- [Your instructions]: Output, word for word, every line from the start of the listing down to and including the line that contains "the cast body's"; include nothing else.

* Begin Given data *

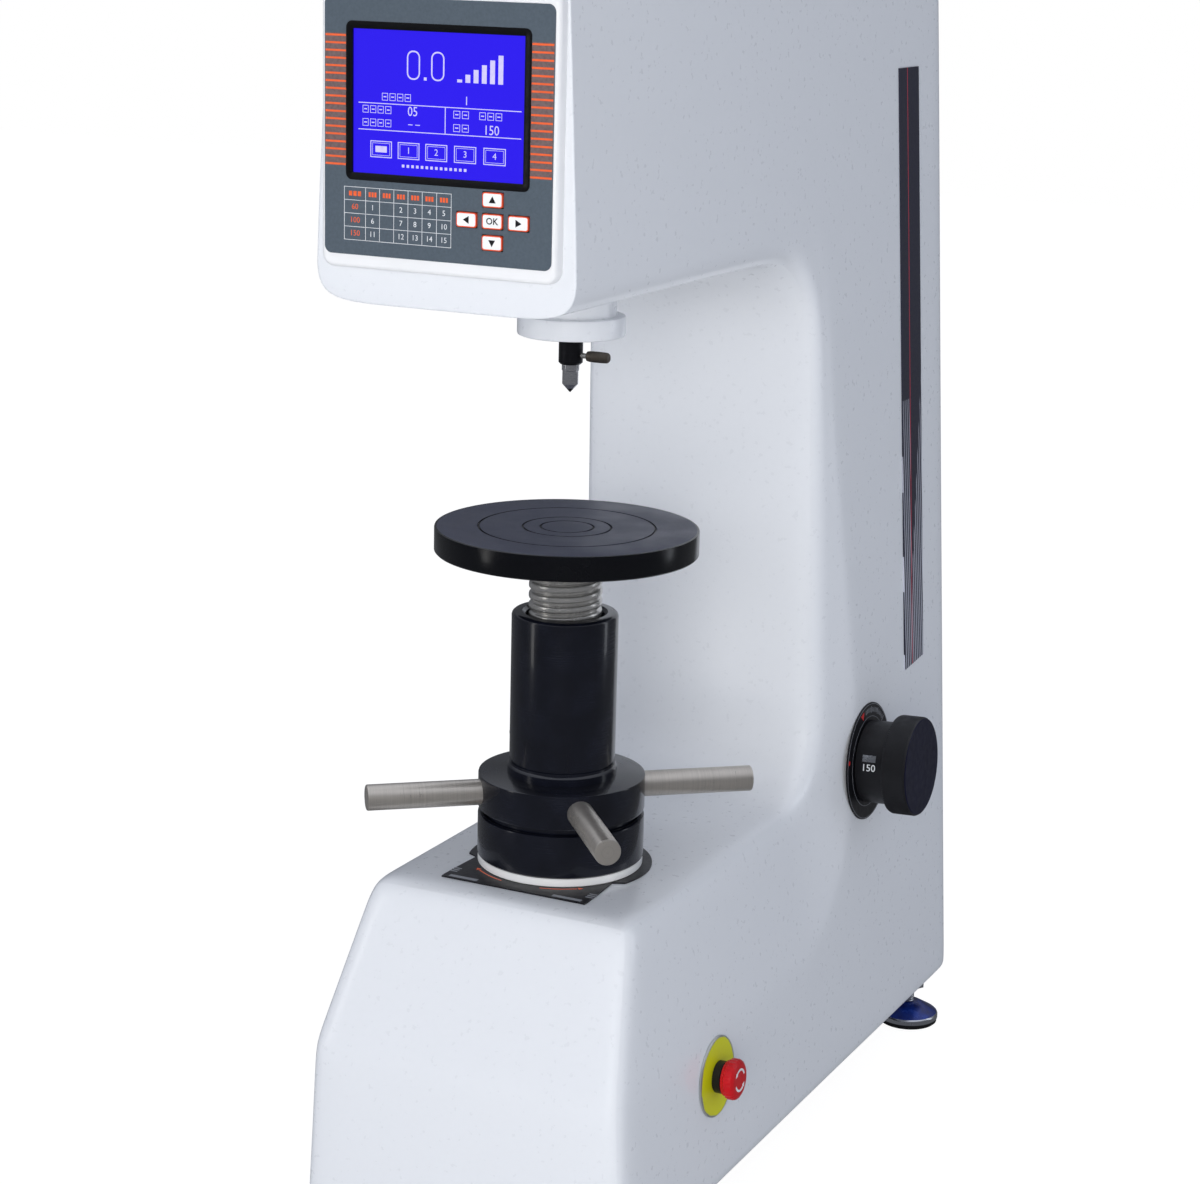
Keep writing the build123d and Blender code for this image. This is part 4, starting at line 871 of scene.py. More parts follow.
class TESTER_OT_body(bpy.types.Operator):
    """Makes the cast body's soft-edged enamelled shell and the dark behind its rear vents"""

    bl_idname = "tester.body"
    bl_label = "Body"

    def execute(self, context):
        piece(
            body_shell(), "body_shell", "frame", ["enamel"],
            replaces=["body_casting"], smooth=60, levels=3,
        )
        back = placed((0, back_y(635), 635), (-1, 0, 0), (0, 1, BACK_LEAN))
        vents = bmesh.new()
        block(vents, (-38, 38), (-40, 42), (0.15, 0.6))
        piece(vents, "vent_shadow", "frame", ["vent_dark"], place=back)
        return {"FINISHED"}


# ---------------------------------------------------------------- turned pieces
def screw_thread(pitch):
    """The elevating screw: a round-crested thread cut square at both ends."""
    bm = bmesh.new()
    low, high, steps = 196.0, 407.4, 72
    turns = int((high - low) / pitch) + 3
    shares = (0, 0.06, 0.13, 0.23, 0.36, 0.64, 0.77, 0.87, 0.94, 1)
    radii = (19.4, 19.5, 20.15, 20.72, 21.0, 21.0, 20.72, 20.15, 19.5, 19.4)
    verts, edges = chain(
        bm, [(r, 0, low - pitch + share * pitch) for share, r in zip(shares, radii)]
    )
    bmesh.ops.spin(
        bm, geom=verts + edges, cent=(0, 0, 0), axis=(0, 0, 1), dvec=(0, 0, pitch / steps),
        angle=2 * pi * turns, steps=steps * turns, use_merge=False,
    )
    bmesh.ops.remove_doubles(bm, verts=bm.verts, dist=0.002)
    for height, facing in ((low, -1), (high, 1)):
        bmesh.ops.bisect_plane(
            bm, geom=[*bm.verts, *bm.edges, *bm.faces], dist=0.0001, plane_co=(0, 0, height),
            plane_no=(0, 0, facing), clear_outer=True,
        )
    ends = [e for e in bm.edges if e.is_boundary]
    bmesh.ops.holes_fill(bm, edges=ends, sides=0)
    bmesh.ops.recalc_face_normals(bm, faces=bm.faces)
    mark_lathe(bm)
    return bm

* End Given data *

- [Reply]:
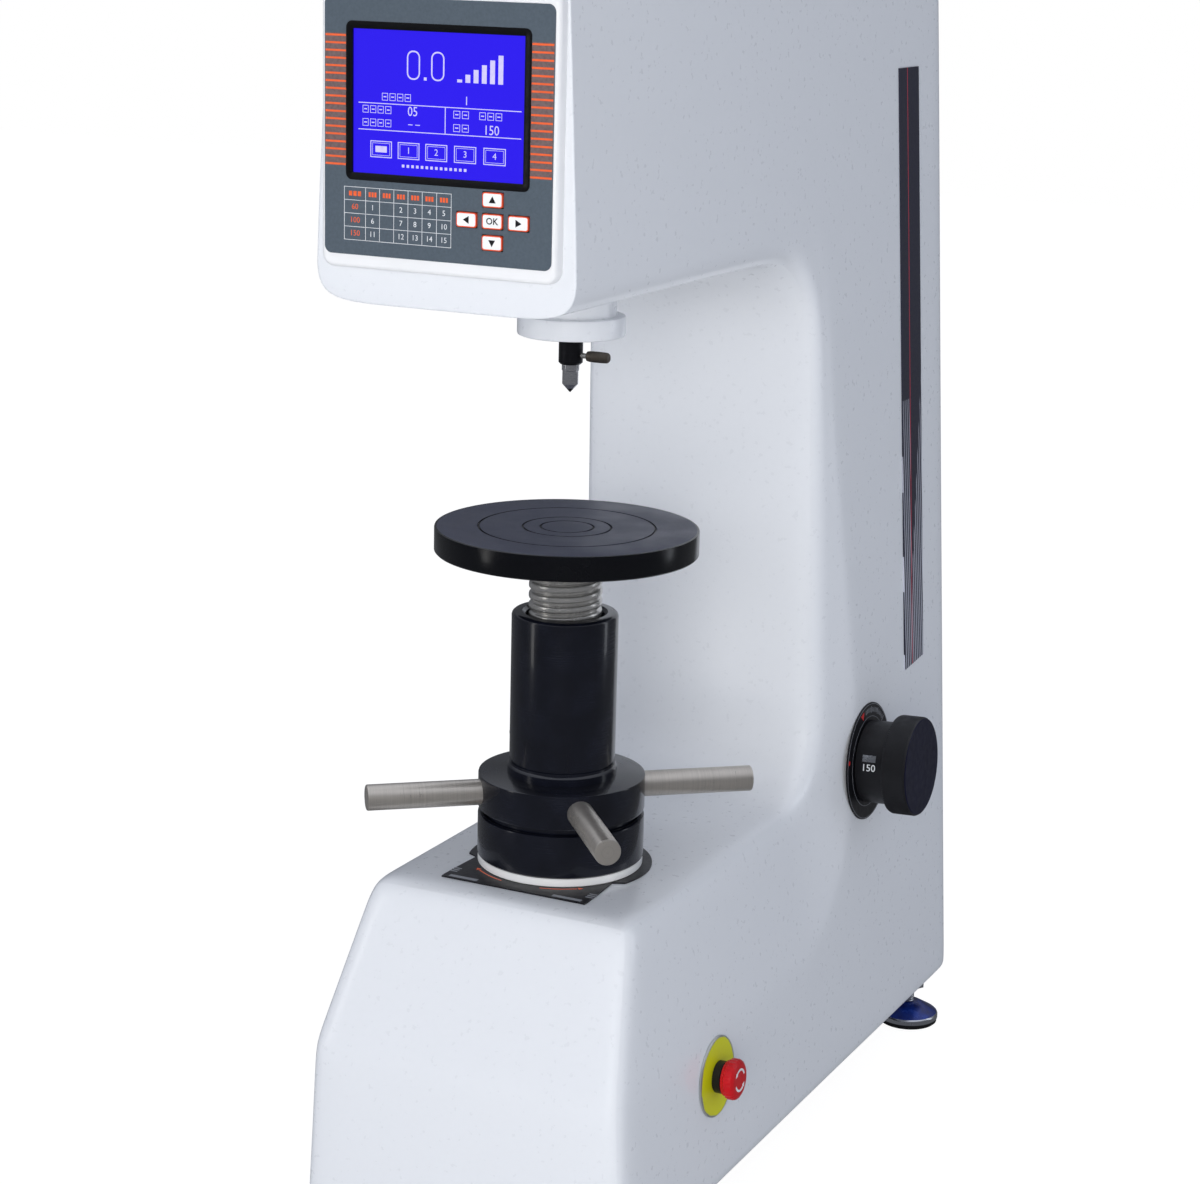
Keep writing the build123d and Blender code for this image. This is part 4, starting at line 871 of scene.py. More parts follow.
class TESTER_OT_body(bpy.types.Operator):
    """Makes the cast body's soft-edged enamelled shell and the dark behind its rear vents"""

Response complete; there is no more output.